Conforti: Actually, I don't have any. It doesn't mean it's an easy road. The roads are always curvy and there have been curvy roads to getting the Clark to where it is now, but there will always be curvy roads and there will always be blockades. We had external and internal issues over the course of the 20 years I've been here. But in terms of regret and overall direction or disappointment in achievement, no, there haven't been any.
 
And I've been fortunate. It's not because I've done a great job. It's because we've had a very good support system here. Whenever I've had an idea of what can happen, we've strategized it internally, we've had the support externally and ultimately it could happen.
 
I think people feel that about us in the community. I don't hear a lot of complaints about the Clark.
 
Does that make sense?
 
Q: Yes, it does. But I thought there might be things that you thought of, say, five years ago that you just didn't have time to get done.
 
Conforti: If they exist, they exist in the external sphere.
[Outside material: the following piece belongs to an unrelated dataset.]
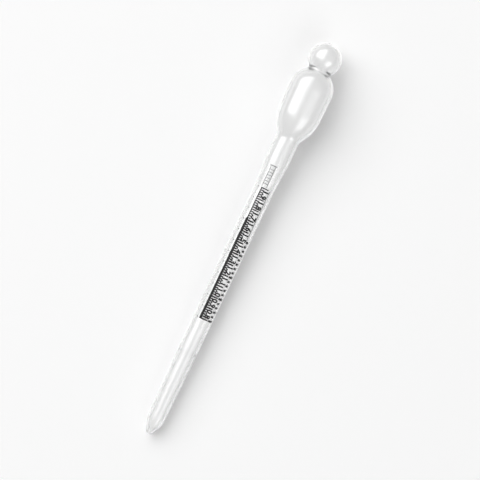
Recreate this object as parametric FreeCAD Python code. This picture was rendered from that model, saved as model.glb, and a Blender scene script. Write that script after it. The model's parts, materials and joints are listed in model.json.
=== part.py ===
"""One-piece blow-moulded dropper pipette: ball, squeeze bulb, collar, graduated stem and rounded nose.

The whole pipette is one hollow turned form in soft clear polyethylene. It is drawn standing on its
nose, as an outer and an inner outline in the (radius, height) half-plane, revolved, and then laid
down as it rests: the shoulder of the bulb and the nose touch the table, along +Y with the ball at
the far end. All lengths are millimetres and all angles are degrees.
"""
import FreeCAD, Part
import math
import os
from collections import namedtuple

# Overall size
OVERALL_LENGTH = 155.0

# Ball on top of the bulb, and the waist between the two
BALL_RADIUS = 6.1
BALL_WALL = 0.8
NECK_RADIUS = 4.45
NECK_ROUND = 1.0

# Squeeze bulb: a hemispherical dome on a slightly tapered barrel
BULB_RADIUS = 8.2
BULB_WALL = 1.0
BARREL_LENGTH = 13.9
BARREL_TAPER = 1.5

# Shoulder, where the bulb narrows to the collar
SHOULDER_ANGLE = 35.0
SHOULDER_WALL = 1.0
SHOULDER_ROUND = 15.0
COLLAR_ROOT_ROUND = 3.5

# Collar, the straight top of the stem, and the draw-down below it
COLLAR_RADIUS = 4.45
COLLAR_LENGTH = 9.0
COLLAR_WALL = 1.0
DRAWDOWN_LENGTH = 10.7
DRAWDOWN_ROUND = 30.0

# Graduated stem, very nearly straight, given by its radius where the tip begins
STEM_RADIUS = 3.62
STEM_TAPER = 0.08
STEM_WALL = 0.95

# Tip: the last stretch of the stem, which narrows faster, and where the bore steps in
TIP_LENGTH = 33.2
TIP_TAPER = 0.65
TIP_ROUND = 60.0
BORE_STEP = 0.2
BORE_STEP_ANGLE = 15.0
BORE_STEP_ROUND = 1.0

# Nose: a rounded end that the bore follows down to a fine drop orifice
NOSE_LENGTH = 4.6
NOSE_FACE_RADIUS = 1.1
NOSE_ROUND = 14.0
FACE_ROUND = 0.6
ORIFICE_RADIUS = 0.7
ORIFICE_LENGTH = 2.0
FUNNEL_ANGLE = 32.0
FUNNEL_ROUND = 5.0

# A rounded corner leaves at least a sliver of straight line on each of its legs
MOST_OF_A_LEG = 0.98

# A straight stretch of the outer outline: a point on it, how fast it narrows downwards, its wall
Stretch = namedtuple("Stretch", "radius height slope wall")
# A corner of an outline turned into a tangent arc
Round = namedtuple("Round", "start middle end centre radius")
# The corners of the outer outline whose rounds touch the table, counted from the shoulder down
SHOULDER_CORNER = 0
NOSE_CORNER = 5


def sin(degrees):
    return math.sin(math.radians(degrees))


def cos(degrees):
    return math.cos(math.radians(degrees))


def tan(degrees):
    return math.tan(math.radians(degrees))


def point(radius, height):
    """A point of the half-plane that is revolved about Z."""
    return FreeCAD.Vector(radius, 0, height)


def downwards(slope):
    """The direction of a stretch that narrows by `slope` as it goes down; 90 runs straight inwards."""
    return point(-sin(slope), -cos(slope))


def inner(stretch):
    """The inside face of a stretch: the same line, moved in by the wall."""
    inwards = point(-cos(stretch.slope), sin(stretch.slope)) * stretch.wall
    return Stretch(stretch.radius + inwards.x, stretch.height + inwards.z, stretch.slope, 0)


def crossing(above, below):
    """The corner where two stretches meet."""
    first, second = downwards(above.slope), downwards(below.slope)
    gap = point(below.radius - above.radius, below.height - above.height)
    along = gap.cross(second).y / first.cross(second).y
    return point(above.radius, above.height) + first * along


def rounded_corner(before, corner, after, radius):
    """The arc of that radius tangent to both legs of a corner, or of the largest that the legs allow."""
    to_start, to_end = before - corner, after - corner
    room = MOST_OF_A_LEG * min(to_start.Length, to_end.Length)
    to_start.normalize()
    to_end.normalize()
    half_turn = (math.pi - to_start.getAngle(to_end)) / 2
    setback = min(radius * math.tan(half_turn), room)
    radius = setback / math.tan(half_turn)
    to_centre = (to_start + to_end).normalize()
    centre = corner + to_centre * (radius / math.cos(half_turn))
    return Round(
        corner + to_start * setback, centre - to_centre * radius, corner + to_end * setback, centre, radius
    )


def rounded_chain(start, corners, radii, end):
    """(edges, rounds) from start through every corner, each rounded by its own radius, to end."""
    edges, rounds, here = [], [], start
    for i, (corner, radius) in enumerate(zip(corners, radii)):
        after = corners[i + 1] if i + 1 < len(corners) else end
        bend = rounded_corner(here, corner, after, radius)
        edges.append(Part.LineSegment(here, bend.start).toShape())
        edges.append(Part.Arc(bend.start, bend.middle, bend.end).toShape())
        rounds.append(bend)
        here = bend.end
    edges.append(Part.LineSegment(here, end).toShape())
    return edges, rounds


def arc_about(height, radius, from_slope, to_slope):
    """An arc about a point on the axis, between the places where its outline has these two slopes."""
    places = [
        point(radius * cos(slope), height - radius * sin(slope))
        for slope in (from_slope, (from_slope + to_slope) / 2, to_slope)
    ]
    return Part.Arc(*places).toShape()


def centre_spacing():
    """How far the ball's centre lies above the dome's, for the waist to have its radius."""
    waist_centre = NECK_RADIUS + NECK_ROUND
    to_ball = math.sqrt((BALL_RADIUS + NECK_ROUND) ** 2 - waist_centre**2)
    to_dome = math.sqrt((BULB_RADIUS + NECK_ROUND) ** 2 - waist_centre**2)
    return to_ball + to_dome


BALL_CENTRE = OVERALL_LENGTH - BALL_RADIUS
DOME_CENTRE = BALL_CENTRE - centre_spacing()


def ball_and_dome(ball_radius, dome_radius):
    """Edges from the pole of the ball, round the waist and over the dome to the top of the barrel."""
    spacing = BALL_CENTRE - DOME_CENTRE
    to_ball, to_dome = ball_radius + NECK_ROUND, dome_radius + NECK_ROUND
    ball_share = (to_ball**2 + spacing**2 - to_dome**2) / (2 * to_ball * spacing)
    dome_share = (to_dome**2 + spacing**2 - to_ball**2) / (2 * to_dome * spacing)
    ball_slope = math.degrees(math.asin(ball_share))
    dome_slope = math.degrees(math.asin(dome_share))
    waist = point(to_ball * cos(ball_slope), BALL_CENTRE - to_ball * sin(ball_slope))
    ball = arc_about(BALL_CENTRE, ball_radius, -90, ball_slope)
    dome = arc_about(DOME_CENTRE, dome_radius, -dome_slope, BARREL_TAPER)
    neck = Part.Arc(
        ball.Vertexes[-1].Point, waist - point(NECK_ROUND, 0), dome.Vertexes[0].Point
    ).toShape()
    return [ball, neck, dome]


def stretches():
    """The straight stretches from the bulb's barrel down to the end of the tip."""
    barrel_top = DOME_CENTRE - BULB_RADIUS * sin(BARREL_TAPER)
    barrel = Stretch(BULB_RADIUS * cos(BARREL_TAPER), barrel_top, BARREL_TAPER, BULB_WALL)
    barrel_end = DOME_CENTRE - BARREL_LENGTH
    barrel_end_radius = barrel.radius - (barrel_top - barrel_end) * tan(BARREL_TAPER)
    shoulder = Stretch(barrel_end_radius, barrel_end, SHOULDER_ANGLE, SHOULDER_WALL)
    collar_top = barrel_end - (barrel_end_radius - COLLAR_RADIUS) / tan(SHOULDER_ANGLE)
    collar_end = collar_top - COLLAR_LENGTH
    collar = Stretch(COLLAR_RADIUS, collar_end, 0, COLLAR_WALL)
    stem_top = collar_end - DRAWDOWN_LENGTH
    stem_top_radius = STEM_RADIUS + (stem_top - TIP_LENGTH) * tan(STEM_TAPER)
    drawdown_slope = math.degrees(math.atan((COLLAR_RADIUS - stem_top_radius) / DRAWDOWN_LENGTH))
    drawdown = Stretch(COLLAR_RADIUS, collar_end, drawdown_slope, STEM_WALL)
    stem = Stretch(STEM_RADIUS, TIP_LENGTH, STEM_TAPER, STEM_WALL)
    tip = Stretch(STEM_RADIUS, TIP_LENGTH, TIP_TAPER, STEM_WALL + BORE_STEP)
    return [barrel, shoulder, collar, drawdown, stem, tip]


def corners_between(lines):
    return [crossing(above, below) for above, below in zip(lines, lines[1:])]


def outer_outline():
    """(edges, rounds) of the outside, from the pole of the ball to the edge of the orifice."""
    top = ball_and_dome(BALL_RADIUS, BULB_RADIUS)
    lines = stretches()
    nose_top_radius = STEM_RADIUS - (TIP_LENGTH - NOSE_LENGTH) * tan(TIP_TAPER)
    nose_slope = math.degrees(math.atan((nose_top_radius - NOSE_FACE_RADIUS) / NOSE_LENGTH))
    nose = Stretch(NOSE_FACE_RADIUS, 0, nose_slope, 0)
    face = Stretch(NOSE_FACE_RADIUS, 0, 90, 0)
    corners = corners_between(lines + [nose, face])
    radii = [
        SHOULDER_ROUND,
        COLLAR_ROOT_ROUND,
        DRAWDOWN_ROUND,
        DRAWDOWN_ROUND,
        TIP_ROUND,
        NOSE_ROUND,
        FACE_ROUND,
    ]
    edges, rounds = rounded_chain(top[-1].Vertexes[-1].Point, corners, radii, point(ORIFICE_RADIUS, 0))
    return top + edges, rounds


def inner_outline():
    """Edges of the inside, from the pole of the ball to the edge of the orifice in the nose's face."""
    top = ball_and_dome(BALL_RADIUS - BALL_WALL, BULB_RADIUS - BULB_WALL)
    *upper, stem, tip = [inner(stretch) for stretch in stretches()]
    step = Stretch(stem.radius, stem.height, BORE_STEP_ANGLE, 0)
    funnel = Stretch(ORIFICE_RADIUS, ORIFICE_LENGTH, FUNNEL_ANGLE, 0)
    corners = corners_between(upper + [stem, step, tip, funnel])
    radii = [
        SHOULDER_ROUND - SHOULDER_WALL,
        COLLAR_ROOT_ROUND + COLLAR_WALL,
        DRAWDOWN_ROUND - STEM_WALL,
        DRAWDOWN_ROUND + STEM_WALL,
        BORE_STEP_ROUND,
        BORE_STEP_ROUND,
        FUNNEL_ROUND,
    ]
    throat = point(ORIFICE_RADIUS, ORIFICE_LENGTH)
    edges, _ = rounded_chain(top[-1].Vertexes[-1].Point, corners, radii, throat)
    orifice = Part.LineSegment(throat, point(ORIFICE_RADIUS, 0)).toShape()
    return top + edges + [orifice]


def resting_angle(bulb_round, nose_round):
    """How far the axis slopes when one line touches both rounds from below."""
    apart = bulb_round.centre - nose_round.centre
    reach = math.hypot(apart.x, apart.z)
    lean = math.acos((nose_round.radius - bulb_round.radius) / reach)
    return math.degrees(lean - math.atan2(apart.z, apart.x))


def laid_down(shape, rounds):
    """The pipette on its side along +Y, with the origin under the middle of its box."""
    bulb_round, nose_round = rounds[SHOULDER_CORNER], rounds[NOSE_CORNER]
    slope = resting_angle(bulb_round, nose_round)
    axis_height = bulb_round.centre.x * cos(slope) - bulb_round.centre.z * sin(slope) + bulb_round.radius
    shape.rotate(FreeCAD.Vector(0, 0, 0), FreeCAD.Vector(1, 0, 0), slope - 90)
    box = shape.optimalBoundingBox(False, False)
    shape.translate(FreeCAD.Vector(0, -box.Center.y, axis_height))
    return shape


def pipette_body():
    """The one moulded piece, as a hollow solid of revolution, lying as it rests."""
    outside, rounds = outer_outline()
    inside = inner_outline()
    crown = Part.LineSegment(point(0, OVERALL_LENGTH), point(0, OVERALL_LENGTH - BALL_WALL)).toShape()
    outline = Part.Wire(outside + inside[::-1] + [crown])
    section = Part.Face(outline)
    solid = section.revolve(FreeCAD.Vector(0, 0, 0), FreeCAD.Vector(0, 0, 1), 360)
    return laid_down(solid, rounds)


def main():
    os.makedirs("parts", exist_ok=True)
    pipette_body().exportStep("parts/pipette_body.step")


main()
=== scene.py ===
"""Looks of the clear dropper pipette: the glossy moulded wall, its printed volume scale and the studio.

Lengths are metres unless a name says otherwise. A place on the pipette is given by its height above the
nose along the pipette's own axis and by its turn about that axis, which is 0 on the top of the lying
pipette and grows towards +X. Printed shapes are drawn flat first, across the stem and along it.
"""
import json
import math
import bmesh
import bpy
from mathutils import Matrix, Vector
from mathutils.bvhtree import BVHTree


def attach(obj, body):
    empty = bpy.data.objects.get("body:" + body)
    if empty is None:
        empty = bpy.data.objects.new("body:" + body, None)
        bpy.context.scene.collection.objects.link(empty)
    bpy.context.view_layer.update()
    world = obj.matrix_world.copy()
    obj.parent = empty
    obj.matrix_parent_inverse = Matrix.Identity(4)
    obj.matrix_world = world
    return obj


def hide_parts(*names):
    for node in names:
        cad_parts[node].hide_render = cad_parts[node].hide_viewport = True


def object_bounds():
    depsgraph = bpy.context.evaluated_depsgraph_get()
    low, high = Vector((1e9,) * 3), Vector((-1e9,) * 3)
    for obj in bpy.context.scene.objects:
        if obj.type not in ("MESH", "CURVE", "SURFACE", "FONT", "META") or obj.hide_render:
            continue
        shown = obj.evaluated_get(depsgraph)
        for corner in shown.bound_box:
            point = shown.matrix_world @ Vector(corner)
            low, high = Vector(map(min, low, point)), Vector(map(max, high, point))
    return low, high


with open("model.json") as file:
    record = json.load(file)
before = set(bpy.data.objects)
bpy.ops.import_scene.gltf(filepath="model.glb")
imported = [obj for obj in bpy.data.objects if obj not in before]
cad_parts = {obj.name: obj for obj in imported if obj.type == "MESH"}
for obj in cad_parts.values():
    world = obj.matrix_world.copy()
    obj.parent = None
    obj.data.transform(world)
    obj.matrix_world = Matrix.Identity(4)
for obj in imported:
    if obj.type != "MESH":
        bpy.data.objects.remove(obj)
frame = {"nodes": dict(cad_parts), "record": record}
cad_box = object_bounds()
body = frame["nodes"]["pipette_body"]

MM = 0.001
ML_PER_M3 = 1e6
WHITE = (1, 1, 1, 1)

# The finer wall. A point of the seam is at most ON_SEAM off its half-plane, and is rounded to that many
# digits. Two chords of the seam lie on one arc if their lengths differ by less than that share and they
# turn by between those angles. Each chord of an arc is cut into CUTS, each ring has TURNS steps, and an
# edge over SHARP isn't smoothed
ON_SEAM = 0.0003 * MM
SEAM_DIGITS = 7
MOST_UNEVEN = 0.04
LEAST_TURN = math.radians(1)
MOST_TURN = math.radians(15)
CUTS = 3
TURNS = 120
SHARP = math.radians(30)

# Farther from the axis than any of the wall
FAR = 50 * MM

# Clear polyethylene: the share of light it lets through, how it bends it, the least and most of its
# haze, the soft waves of the moulding, the sheen over it, and the grey of its body
CLEAR_SHARE = 0.88
CLEAR_IOR = 1.51
CLEAR_ROUGHNESS = (0.03, 0.09)
HAZE_SCALE = 700.0
WAVE_SCALE = 160.0
WAVE_STRETCH = (1.0, 0.35, 1.0)
WAVE_DEPTH = 0.3 * MM
SHEEN_ROUGHNESS = 0.25
SHEEN_IOR = 1.55
BODY_GREY = (0.75, 0.755, 0.755, 1)
BODY_DENSITY = 180.0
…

We all want the Berkshires to be a more exciting place for newcomers. We want more permanent residents. And the Clark has done a lot to encourage that effort — now working closely with 1Berkshire.
 
We've done as much as we can. I haven't been satisfied with the results yet, but we're on a very good path — both in the work with the county and the work with Williamstown as we grow with the college and the town fathers the infrastructure of Williamstown. That is definitely uncompleted work. But I think we're on a good path.
 
I think there are places we can and should be internationally, particularly in the effects of our research and academic program as well as partnering with institutions of our type and scale around the world. I think there will be a lot of possibilities there as time goes on. And as the reputation of the Clark becomes even greater as the years go on, one will look forward to seeing those partnerships and programmatic engagements enhanced over time.
 
We probably did as much as we could in our time, but I think there's more that has potential, that can and should be done.
At the opening of Stone Hill in 2008.